When finally through this impasse the rest of the journey passed without much incident. It was still blisteringly hot as the weekend had been. I was looking forward to getting to my hotel and unwinding. I was actually at a Travelodge (yeah, I know, I know) in Nuneaton (yeah, I know, I know) and soon my sat nav was telling me I was nearly there. I followed it's instructions and soon found myself driving into a very deserted looking industrial estate. Could this be right? I turned from bigger roads onto smaller roads and smaller roads, then my sat nav bonged happily and announced I had arrived at my destination. I was in a dusty side road by a deserted former tyre fitting unit. I got out of the car for a nose round, and sure enough, behind the deserted former tyre fitting unit and, more importantly, behind an impassable solid looking brick wall, was my Travelodge. So I drove back to the main roads, which with it now being 5pm were absolutely chocka block and attempted to get to my hotel. I eventually found it, more by luck than design. It was just off the A444, hiding behind a grotty looking petrol station. I shouldn't complain really as the petrol station was going to be my version of Claridge's restaurant for the evening. So I bought some grub from the petrol station, went back to my stiflingly hot room and tried to pretend that I had actually enjoyed freezing my b******s off back at Knebworth House.
The next morning dawned cooler, and a lot damper. Rain had fallen heavily in the night and was continuing to do that for an encore in the morning. I soon found the school - Whitmore Junior, and as I was there ahead of the teacher who had booked me, I brought all my stuff in and set it up in the main hall. Anita, the lovely lady who booked me then arrived and told me I was in the wrong hall, as they had two halls for this school. But with some help from two other teachers and use of a big trolley we moved all my props down to the correct hall. The teachers at this school were really lovely all day and could not do enough for me. It was very kind of them. We had a fantastic day with a group of children just setting out on the subject of the Tudors, but they already had some pretty good knowledge. We had a fantastic morning and an even more fun and silly afternoon. The afternoon joust was a really good one and ended with that rarest of things - a win for the gents! So thanks to Whitmore Junior our score goes to:
GENTLEMEN 16 - 23 LADIES
The journey home was back through some horrendous weather - driving rain and increasingly strong winds. And there was me complaining about the heat less than two paragraphs ago. I got home, had a Chinese takeaway and contemplated an early night, but this plan was scuppered by me, as I managed to fall asleep on the sofa and wake up at just after midnight. And then when I got into bed properly, I couldn't get off to sleep. Typical.

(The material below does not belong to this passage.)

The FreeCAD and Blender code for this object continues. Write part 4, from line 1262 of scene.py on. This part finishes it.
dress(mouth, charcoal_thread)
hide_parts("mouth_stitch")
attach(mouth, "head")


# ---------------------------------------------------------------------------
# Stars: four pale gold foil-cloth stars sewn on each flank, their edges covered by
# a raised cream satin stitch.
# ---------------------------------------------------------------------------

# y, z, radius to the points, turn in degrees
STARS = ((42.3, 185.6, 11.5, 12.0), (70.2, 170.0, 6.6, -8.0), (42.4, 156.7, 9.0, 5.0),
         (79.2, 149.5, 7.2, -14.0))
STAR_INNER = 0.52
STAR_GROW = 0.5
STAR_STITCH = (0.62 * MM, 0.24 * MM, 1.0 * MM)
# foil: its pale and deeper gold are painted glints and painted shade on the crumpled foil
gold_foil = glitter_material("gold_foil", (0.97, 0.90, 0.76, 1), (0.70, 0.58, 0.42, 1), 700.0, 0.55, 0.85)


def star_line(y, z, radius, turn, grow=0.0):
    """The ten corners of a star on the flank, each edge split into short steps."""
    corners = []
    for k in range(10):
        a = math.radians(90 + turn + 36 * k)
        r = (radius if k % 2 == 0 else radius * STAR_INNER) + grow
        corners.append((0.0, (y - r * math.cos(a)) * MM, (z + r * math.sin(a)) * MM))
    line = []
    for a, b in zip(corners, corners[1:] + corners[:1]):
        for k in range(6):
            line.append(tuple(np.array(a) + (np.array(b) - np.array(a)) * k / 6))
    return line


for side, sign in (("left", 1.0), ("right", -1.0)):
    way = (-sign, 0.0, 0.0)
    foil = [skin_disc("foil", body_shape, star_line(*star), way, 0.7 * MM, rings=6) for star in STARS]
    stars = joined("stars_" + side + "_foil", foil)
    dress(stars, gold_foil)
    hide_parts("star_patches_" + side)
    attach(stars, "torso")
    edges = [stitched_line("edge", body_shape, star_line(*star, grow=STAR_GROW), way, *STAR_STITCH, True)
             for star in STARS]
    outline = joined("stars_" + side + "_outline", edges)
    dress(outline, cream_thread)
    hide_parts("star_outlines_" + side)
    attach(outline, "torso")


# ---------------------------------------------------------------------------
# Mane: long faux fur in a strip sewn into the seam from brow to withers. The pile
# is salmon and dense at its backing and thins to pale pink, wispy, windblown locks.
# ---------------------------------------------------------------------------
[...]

Thursday found me back at Bathampton School in the delightful canal-side village of Bathampton, near Bath, naturally enough. It was a morning only with a combined year 2 & 3 group. It was lovely to be back. Last time I had visited was in 2011 and I had helped open a new set of classrooms for them, by cutting the ribbon in front of the assembled press. It is a lovely school, and I am particularly fond of it as they have one of the most stunningly attractive finance officers I have ever seen. He's called Bernard... No, he isn't. He is a she and I shall keep it to that to spare her blushes, but she is just "goyjus". (GKH blushes enormously). Anyway, the morning was fun. I did my opening Henry talk for the kiddywinkies, then they did a Tudor dance for me. We then did my Tudor quiz, then they sang me a song or two, and finally after I had played my instruments back to them, we had a jousting tournament, just before lunch. It was loud and fun, and once again, much to everyone's complete amazement, we had another win for the gents. This must be the first back to back win for a long time. Anyway, our score goes on to:
GENTLEMEN 17 - 23 LADIES
This could get very interesting. I loaded all the stuff back into my car, then stopped briefly for petrol on the way home. As I was driving out of the forecourt of the petrol station I happened to glance up and noticed the most revolting huge hairy moth parked not two inches from my eyes, just looking at me. I leaped on the brakes and screeched to a halt. Now some people have phobias about spiders - for me, nothing. Some people have phobias about snakes - ha! I laugh in the face of a King Cobra! But show me a big hairy arsed moth, with those horrible grippy clawed feet they have and I tend to turn into a loose bowelled screaming shivering wuss. As I did here. I clambered out of the car, trying desperately to look more like Chuck Connors than Charles Hawtrey, and on leaving the door open shoo-ed at the moth with a large piece of paper. It dutifully flew off with wings making a similar sound to a Chinook helicopter power lifting a tank across Salisbury Plain and I managed to stifle an further girly screams.
And when I got home my voice started giving out, so at this moment I can confirm my manly testosterone fuelled roughtie-tuffty-ness as I currently sound like Barry White when I speak. However show me a moth and Charles Hawtrey will come leaping back onto centre stage. Good King Hal is back on parade at Barrington Court this weekend for another summer wander round the gardens. I hope to see you all there.